Do ponto de vista trinitário, o Pai é o anfitrião invisível, o Filho realiza o sinal e o Espírito é o vinho que inebria de graça. O milagre de Caná mostra que a fé não se impõe, não manipula, não é espetáculo: é experiência concreta de transformação diária. A festa de Caná é metáfora da utopia concreta: antecipação do Reino, anúncio de alegria, amor e comunhão.

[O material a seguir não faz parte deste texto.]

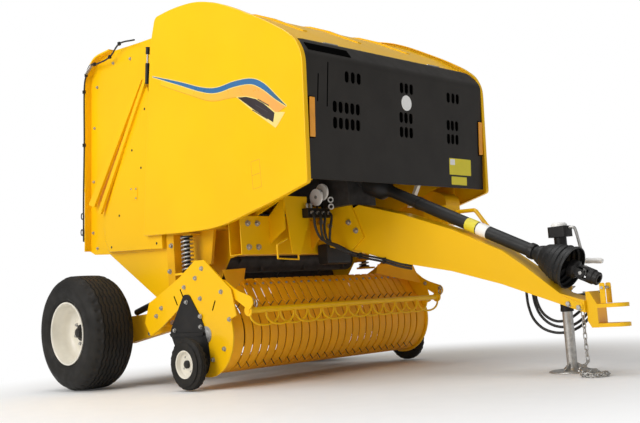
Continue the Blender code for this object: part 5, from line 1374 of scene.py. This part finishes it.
def add_chassis():
    """Axle frame, side frames and top cover, with bolts, drive case and ribs."""
    # the axle frame, side frames and the trims below take the darker yellow: painted shade
    refined("axle_frame", 0.005, 2, "yellow_painted_shade")
    for name in ("right", "left"):
        refined(f"side_frame_{name}", 0.003, 2, "yellow_painted_shade")
    refined("top_cover", 0.0015)
    refined("feed_rotor", 0.002)
    for side in (-1, 1):
        blocks = Shape()
        blocks.plate(softened([(-0.105, 0.318), (0.105, 0.318), (0.105, 0.470), (-0.105, 0.470)],
                              0.020), side * 0.850, side * 0.868)
        blocks.bolts(side * 0.868, side, 0.026,
                     [(x, z) for x in (-0.075, 0.075) for z in (0.345, 0.443)])
        blocks.turned([(0.055, 0.868), (0.060, 0.872), (0.060, 0.905), (0.052, 0.912)],
                      (0.0, 0.0, TYRE_RADIUS), (0, side, 0), 36)
        blocks.bolts(side * 0.820, side, 0.024, [(0.150, 0.330), (0.400, 0.355), (0.665, 0.420),
                                                 (0.695, 0.560), (0.665, 0.760), (0.695, 0.930)])
        blocks.rod((0.160, side * 0.765, 0.505), (0.640, side * 0.765, 0.620), 0.022, 2)
        piece(f"axle_trim_{'right' if side < 0 else 'left'}", blocks,
              ["yellow_painted_shade", "zinc", "black_paint"], "chassis", bevel=0.003,
              slot="yellow_paint")
    beam = Shape()
    front = 1.345
    for y in (-0.700, -0.620, 0.620, 0.700):
        for z in (0.860, 1.010):
            beam.bolt((front, y, z), (1, 0, 0), 0.026, 1)
    for side in (-1, 1):
        gusset = [(front - 0.004, 0.830), (front + 0.090, 0.920), (front + 0.090, 0.990),
                  (front - 0.004, 1.045)]
        beam.plate(gusset, side * 0.140, side * 0.150)
    case = rounded([(1.200, 1.065, 0.04), (1.880, 1.020, 0.06), (1.900, 1.150, 0.05),
                    (1.780, 1.210, 0.05), (1.200, 1.200, 0.04)])
    beam.plate(case, 0.640, 0.800)
    beam.plate(softened([(1.920, 1.060), (1.945, 1.060), (2.028, 1.200), (2.002, 1.200)], 0.004),
               0.185, 0.215, "Y", 2)
    piece("crossbeam_trim", beam, ["yellow_painted_shade", "zinc", "rim_cream"], "chassis", bevel=0.003,
          slot="yellow_paint")
    ribs = Shape()
    top = [(1.780, 2.163), (1.500, 2.316), (1.350, 2.382), (1.150, 2.440), (0.960, 2.457)]
    for y in (-0.500, 0.0, 0.500):
        outline = [(x, z - 0.002) for x, z in top] + [(x, z + 0.014) for x, z in top[::-1]]
        ribs.plate(outline, y - 0.020, y + 0.020)
    piece("top_cover_ribs", ribs, ["yellow_paint"], "chassis", bevel=0.004)


# ---------------------------------------------------------------- the machine
RECORD = frame["record"]
NODE_BODY = {node: body for body, nodes in RECORD["behaviour"]["bodies"].items() for node in nodes}
NODE_SLOT = {part["node"]: part["material_slot"] for part in RECORD["subparts"]}

add_camera()
LOOKS = {look: surface(look, *facts, fade=LOOK_FADES.get(look))
         for look, facts in LOOK_FACTS.items()}
paint_frame()
add_hoses()
add_chain()
for way, side_name in ((-1, "right"), (1, "left")):
    add_main_wheel(way, side_name)
    add_gauge_wheel(way, side_name)
    add_side_shield(way, side_name)
add_front_shield()
add_tailgate()
add_cylinders()
add_chassis()
add_bands()
add_reel()
add_pickup_sides()
add_wind_guard()
add_driveline()
add_jack()
add_tongue()
add_bracket_lines()
add_hose_clamps()
add_studio()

Sabemos que o vinho simboliza a alegria comunitária. A água que falta no cotidiano — alimento, saúde, dignidade, fé viva — é transformada pelo Espírito em vinho novo quando a comunidade se engaja em serviço e ética. Clericalismo e estruturas rígidas são denunciados: o mordomo prova o vinho sem saber sua origem, lembrando que a Igreja verdadeira serve, não domina. Maria, discreta e humilde, ensina que o milagre acontece na colaboração amorosa com Deus, e não em gestos de poder ou ostentação.
O vinho antecipa o banquete escatológico, onde Deus fará novas todas as coisas (Ap 19,9). Entre Caná e o Apocalipse, o fio condutor é o amor que se faz comunhão. Jesus transforma dor em salvação, ausência em festa. Filosoficamente, Caná é metáfora da esperança concreta: a antecipação do mundo reconciliado, onde a alegria é fruto de serviço, escuta e intercessão.
Na Solenidade de Aparecida, renovamos a aliança: viver a fé como serviço, solidariedade e alegria compartilhada. Cada gesto ético, cada escolha de amor, cada ação concreta é uma talha sendo preenchida com vinho da graça. Maria Aparecida inspira a denunciar exploração, clericalismo, fé-mercadoria e desigualdade, celebrando a vida como festa de comunhão.
Que possamos viver o Evangelho como festa, transformar a água da escassez em vinho da alegria, e ser instrumentos do Reino inaugurado por Jesus. Que a Mãe Aparecida nos ensine a enxergar nas ausências oportunidades para ação divina, e nas festas humanas sinais da alegria messiânica, tornando nossa vida verdadeira Bodas de Caná, onde a graça, a comunhão e a presença de Deus jamais faltam.